Charter 88 gave him bigger, more theoretical ideas. But it was in trouble
as an organisation. It had problems in its direction, management, financing.
The academics that set it up didn't know how to run organisations, says
Puddephatt. He set to work. If there's one thing he knows about, he says,
it's how to run a campaigning organisation.
He's proud of what he achieved at Charter 88. Certainly, Tony Blair's
government sometimes seems to be following its agenda. The Human Rights
Act secured civil liberties. Devolution gave power to Britain's nations
and regions. Hereditary peers have lost their voting rights. All were
key Charter 88 aims.
But Charter 88 wasn't enough. Britain wasn't enough. The national scale,
like the local, wasn't where the truly significant changes could happen.

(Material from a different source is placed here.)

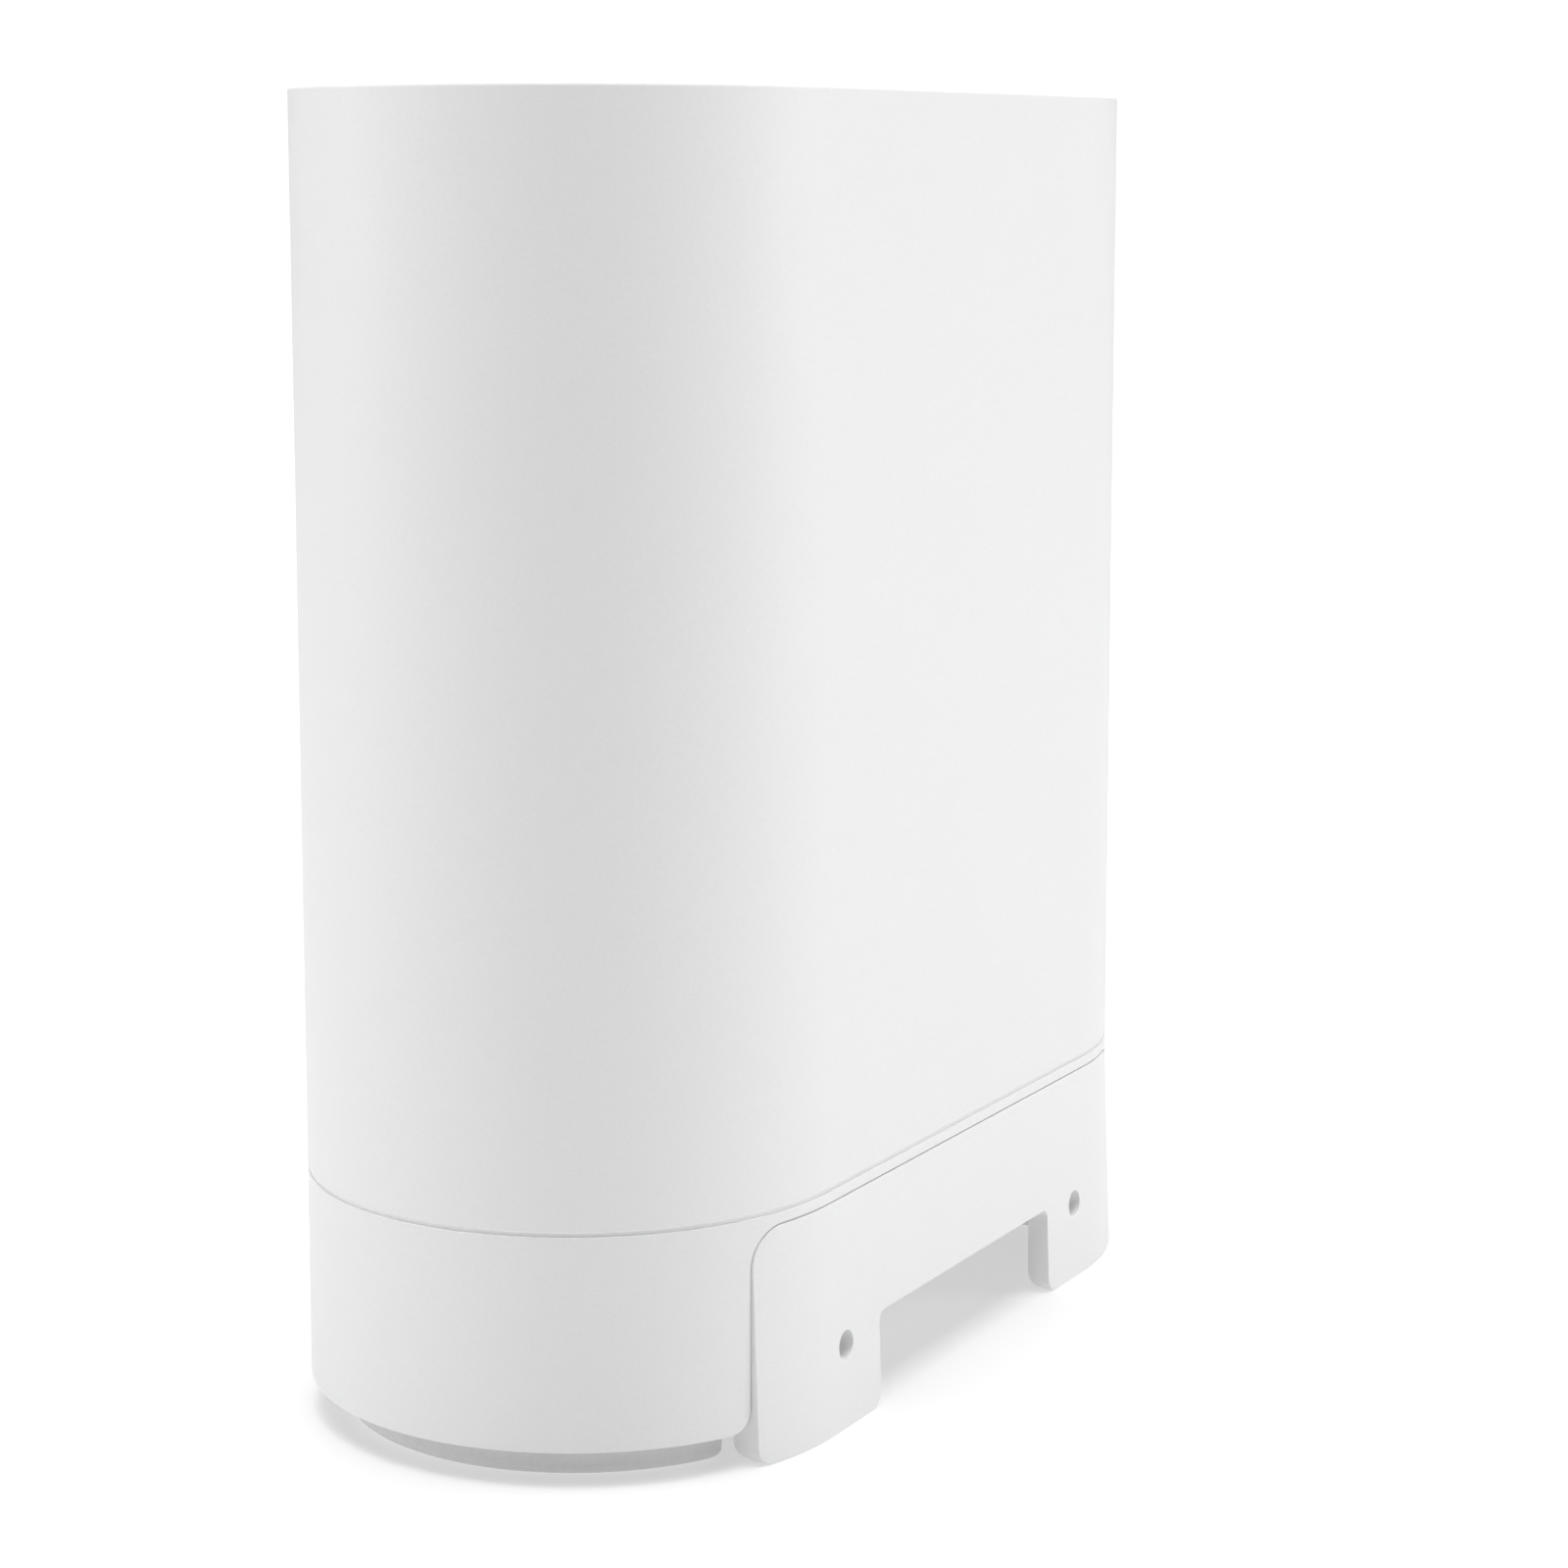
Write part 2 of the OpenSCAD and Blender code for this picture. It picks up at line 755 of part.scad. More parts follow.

"I wanted to be excited about the kind of changes that were possible,"
he says. "I thought the real challenges were the ones happening at
a kind of intergovernmental and global governance level."
A citizen of the world
Puddephatt says we're at the beginning of a new political era
an era of global politics. In this brave new world, NGOs, states and companies
need to work together to create a system of global governance.
With its international remit, Article 19 lets Puddephatt exercise his
imagination on a global level. After all, there's the whole world to sort
out.
And then what? Nobody knows. "There isn't a coherent theory of the
world any longer, not even a coherent critique," he says.
"Nothing satisfactorily describes how the world is shaping up right
now. I couldn't think of a more fantastically exciting time to be a campaigner."